Kühne mit schweren Geschützen gegen Hoffmann
Ein weiterer gewichtiger Player im komplizierten Machtgeflecht ist der Vereinspräsident Marcell Jansen. Der Ex-Profi hat automatisch einen Sitz im AG-Aufsichtsrat und dort eine starke Stimme. Dass Jansen kein Interesse daran hat, Hoffmanns Amt zu übernehmen, wie er zuletzt mehrfach beteuerte, glaubt ihm nicht jeder im Verein.
Jansen hat eine enge Bindung zu Anteilseigner Klaus-Michael Kühne aufgebaut und genießt das Vertrauen des milliardenschweren Wahl-Schweizers. In der Zeit hatte der 82-Jährige zuletzt schwere Geschütze in Hoffmanns Richtung aufgestellt, Veränderungen in der Führungsspitze gefordert. Kühnes Vertrauensmann im Aufsichtsrat Markus Frömming soll mehr Macht bekommen. Und Jansen an die AG-Spitze durchgepusht werden? Ein Planspiel mit gewissen Risiken.
Jansen ist 34, ehemaliger Fußballer und Jungunternehmer. Kann er ein 100-Milionen-Euro-Unternehmen durch die Krise führen? Zweifelhaft! Oder wäre er womöglich sogar nur Kühnes Strohpuppe, und die Grundsatzentscheidungen werden künftig in Schindellegi getroffen statt im Volkspark? Kühnes Millionen haben dem Klub mehrfach die Existenz gesichert, sein inhaltlicher Einfluss hat sich nicht immer als gewinnbringend erwiesen.
Es riecht nach Eitelkeit im Volkspark
Bernd Hoffmann und die Mehrheit des Aufsichtsrates sind jedenfalls der Ansicht, dass die Herausforderungen der Corona-Krise ohne Kühne zu bewältigen sind. Freie Bahn für den Investor würde wohl auch bedeuten, dass der emotional sprunghafte HSV-Fan sich weitere AG-Anteile sichern, seinen Einfluss auf Jahre hinaus steigern - mithin den Laden endgültig übernehmen würde. Es gibt eine gremienübergreifende Fraktion innerhalb des Vereins, die Pandoras Box geschlossen halten und dieses Szenario verhindern will.

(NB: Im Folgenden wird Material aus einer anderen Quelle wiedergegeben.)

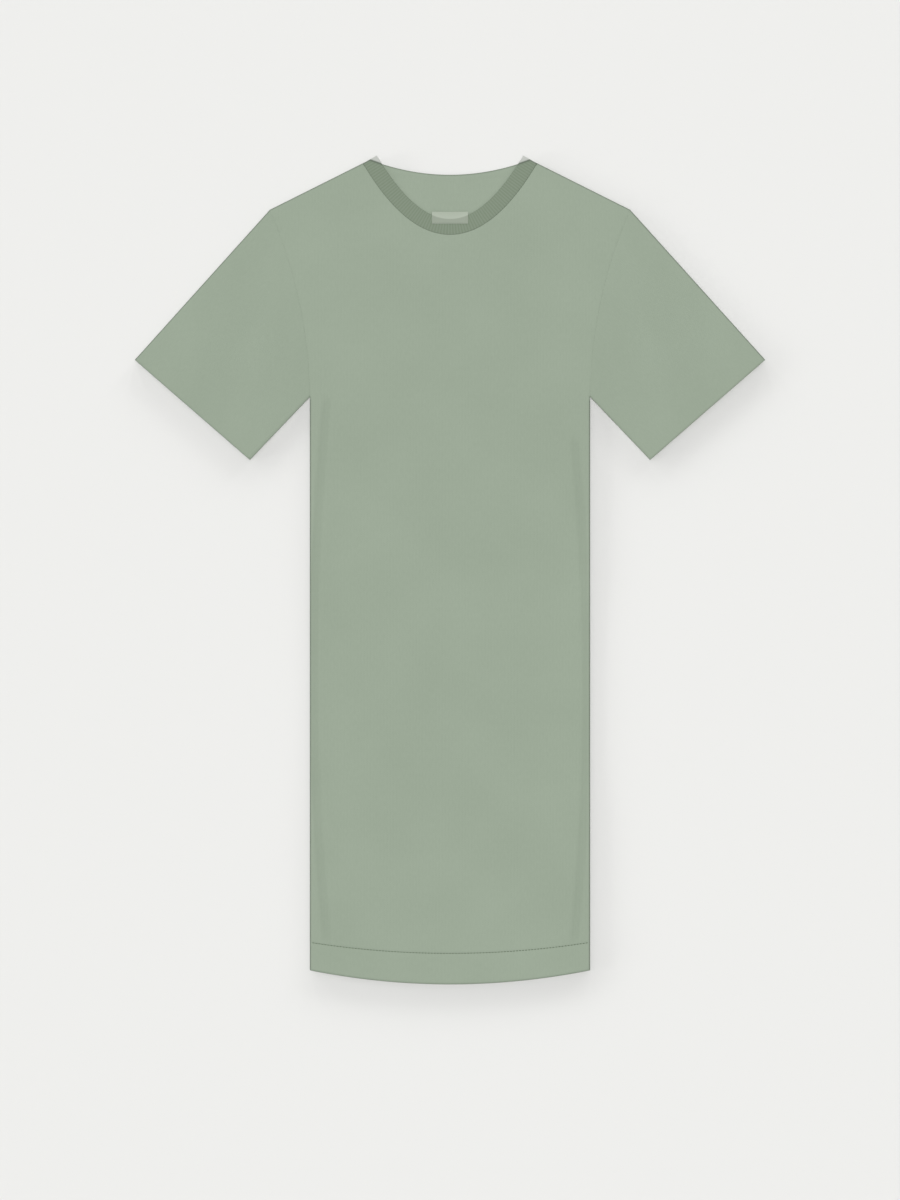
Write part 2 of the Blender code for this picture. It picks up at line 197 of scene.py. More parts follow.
def hemCurves(x):
    # the hem's edge and its stitch line: parabolas that hang lowest in the middle
    belly = dome(x, cut["bodyX"])
    return hemCorner[1] - cut["hemSag"] * belly, neckLevel - cut["hemLineDrop"] - cut["hemLineSag"] * belly


def turnedField(x, y):
    # distance from the folded edge of hem or cuff, and height above where its turned ply ends
    edge, line = hemCurves(x)
    toFold, above = y - edge, y - line
    for side in bothSides:
        toCuff = toLine(x, y, np.array([cuffCorner * side, sleeveTip * side]))
        toFold, above = np.minimum(toFold, toCuff), np.minimum(above, toCuff - cut["cuffTurn"])
    return toFold, above


def backNeckDrop(x):
    # the back neckline is a parabola through both neck points, lowest in the middle
    return cut["backNeckDrop"] * dome(x, cut["neckX"])


def bandDrop(x):
    # the neckband's middle line is a deeper one
    return cut["bandDrop"] * dome(x, cut["neckX"])


def bandSlope(x):
    # how steeply that line climbs: the parabola's derivative
    return 2.0 * cut["bandDrop"] * x / cut["neckX"] ** 2


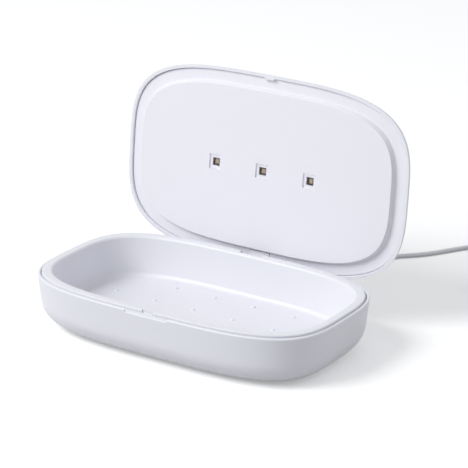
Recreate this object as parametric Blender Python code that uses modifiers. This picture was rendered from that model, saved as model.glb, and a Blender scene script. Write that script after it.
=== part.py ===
"""Clamshell ultraviolet steriliser box, shown open, with its power lead.

A rounded white base holds a tray for a phone or keys. A lid of the same outline turns on a
hinge in the middle of the rear wall. Three ultraviolet emitters sit behind small windows in
the lid's inner panel, and a start button sits in the lid's outer face.

Metres, +Z up, X along the long side, the front is at -Y. The base stands on z = 0.
"""

import math

import bmesh
import bpy
from mathutils import Matrix, Vector

MM = 0.001

# Driving sizes of the whole box
box_length = 200.0 * MM
box_width = 120.2 * MM
base_height = 32.8 * MM
foot_stand_off = 1.0 * MM
outline_power = 3.54
open_angle = math.radians(95.4)

# Clearances
fit_gap = 0.3 * MM
rim_gap = 0.4 * MM
socket_gap = 0.15 * MM
cut_overrun = 1.0 * MM

# Base shell
base_wall = 1.7 * MM
base_floor = 2.0 * MM
base_round = 14.8 * MM
base_draft = 3.15 * MM
rim_fillet = 1.0 * MM

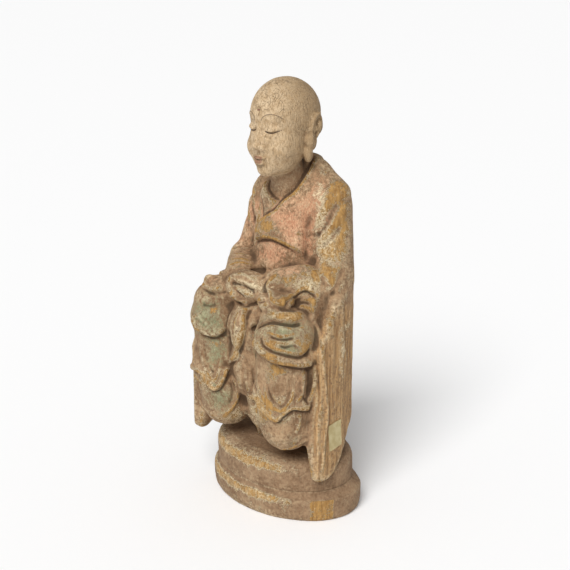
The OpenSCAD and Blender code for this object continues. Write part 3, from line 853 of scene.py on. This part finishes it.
rightFallTool, leftFallTool = upperTierTool(), upperTierTool()
robeBlocks = {
    "trunk": blockFrom("trunk", takeAway=(slab(*blockSet["recess"]), slab(*blockSet["cavity"]),
                                          tenonTool(0.05))),
    "left_arm": blockFrom("left_arm"),
    "right_arm": blockFrom("right_arm", flip=True),
    "joined_cuffs": blockFrom("joined_cuffs"),
    "left_leg": blockFrom("left_leg"),
    "right_leg": blockFrom("right_leg", flip=True),
    "left_robe_fall": blockFrom("left_robe_fall", takeAway=(leftFallTool,)),
    "right_robe_fall": blockFrom("right_robe_fall", flip=True, takeAway=(rightFallTool,)),
}
print("figure cut into blocks")


def makeCover():
    piece = figure.copy()
    piece.data = figure.data.copy()
    bpy.context.scene.collection.objects.link(piece)
    cutWith(piece, slab(*blockSet["cover"]), "INTERSECT")
    piece = withoutCrumbs(piece)
    takeMarks(piece)
    finished(piece, "back_cover_carved", body="cover")
    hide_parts("back_cover")
    return piece


backCover = makeCover()
bpy.data.objects.remove(figure, do_unlink=True)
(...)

Die wirtschaftliche Überlebensfähigkeit ist das inhaltliche Thema, dass die Bosse mit Bedacht und Verantwortungsbewusstsein analysieren und tragfähige Lösungsmöglichkeiten erarbeiten müssen - unabhängig von der personellen Konstellation. Darüberhinaus sind im Klub - wieder einmal - zu viele Schauplätze von verschiedenen Schaustellern eröffnet worden, die in dringendem Verdacht stehen, das eigene Wohl über den Erfolg des Vereins zu stellen.
Es riecht wieder mal nach Eitelkeit im Volkspark. Degoutant! Die leidgeprüften Fans müssen darauf hoffen, dass der Aufsichtsrat bis zur nächsten Sitzung am Samstag sauber herausdestilliert, wer einen guten Plan für den HSV in der Tasche hat und wer das Hauptaugenmerk lediglich auf persönliche Zielsetzungen legt.